We have learned some of the truth about the world around us.

Simple observation and uncolored interpretation is the doorway to a new era. We know we have been lied to about the most fundamental things. We know we cannot take the liars' word for the rest of it.

We must find ways to test, prove and measure. Today's science is a faded photocopy of the passions of Faraday, Bohm, Tesla and Maxwell. We begin as children with a cosmology that is honest, if almost entirely unknown. Yes, the standard model fails like the Hindenberg, and it is our destiny now to replace it with a true foundation. Oh, what we might learn!

Modern scientatheism has it that the Earth is an insignificant dust mote in the Goldilocks zone of a grand universe that came from nowhere and gradually accreted by gravity and randomness into rare and special conditions for life to emerge from the cosmic soup. We know its exact age and mass and that it will eventually lose all higher order to entropy and turn to gray goo.

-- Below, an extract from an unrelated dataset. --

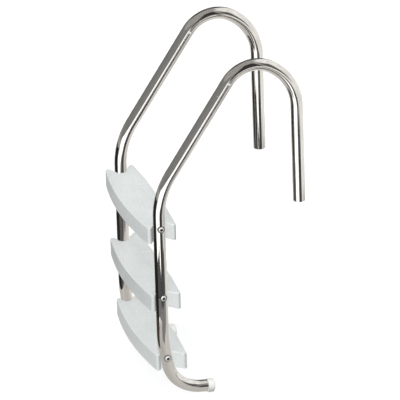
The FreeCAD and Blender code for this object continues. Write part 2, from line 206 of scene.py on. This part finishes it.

Abundant evidence implies intelligent design, the new age euphemism we use when peers may hear and we must avoid the "G" word. As foolish as the big bang theory is, many people seem to believe it as literal truth. But the terrarium model does not appear random. It cannot be proven that this terrarium is not one of billions, but on the face of it, some entity must have cared enough about us to build this one.

As to the idea that life is rare...

It seems ubiquitous here. And oddly related. Skeletal structures, nervous systems, and organizational details seem to be shared among all manner of living things though species be quite different.

Darwinists say we all evolved from the same primordial amoeba. Yet all manner of analysis implies more a template than a common origin. Randomness seems to have no place in the order of things, though science prefers probabilities over self evident life and spirit.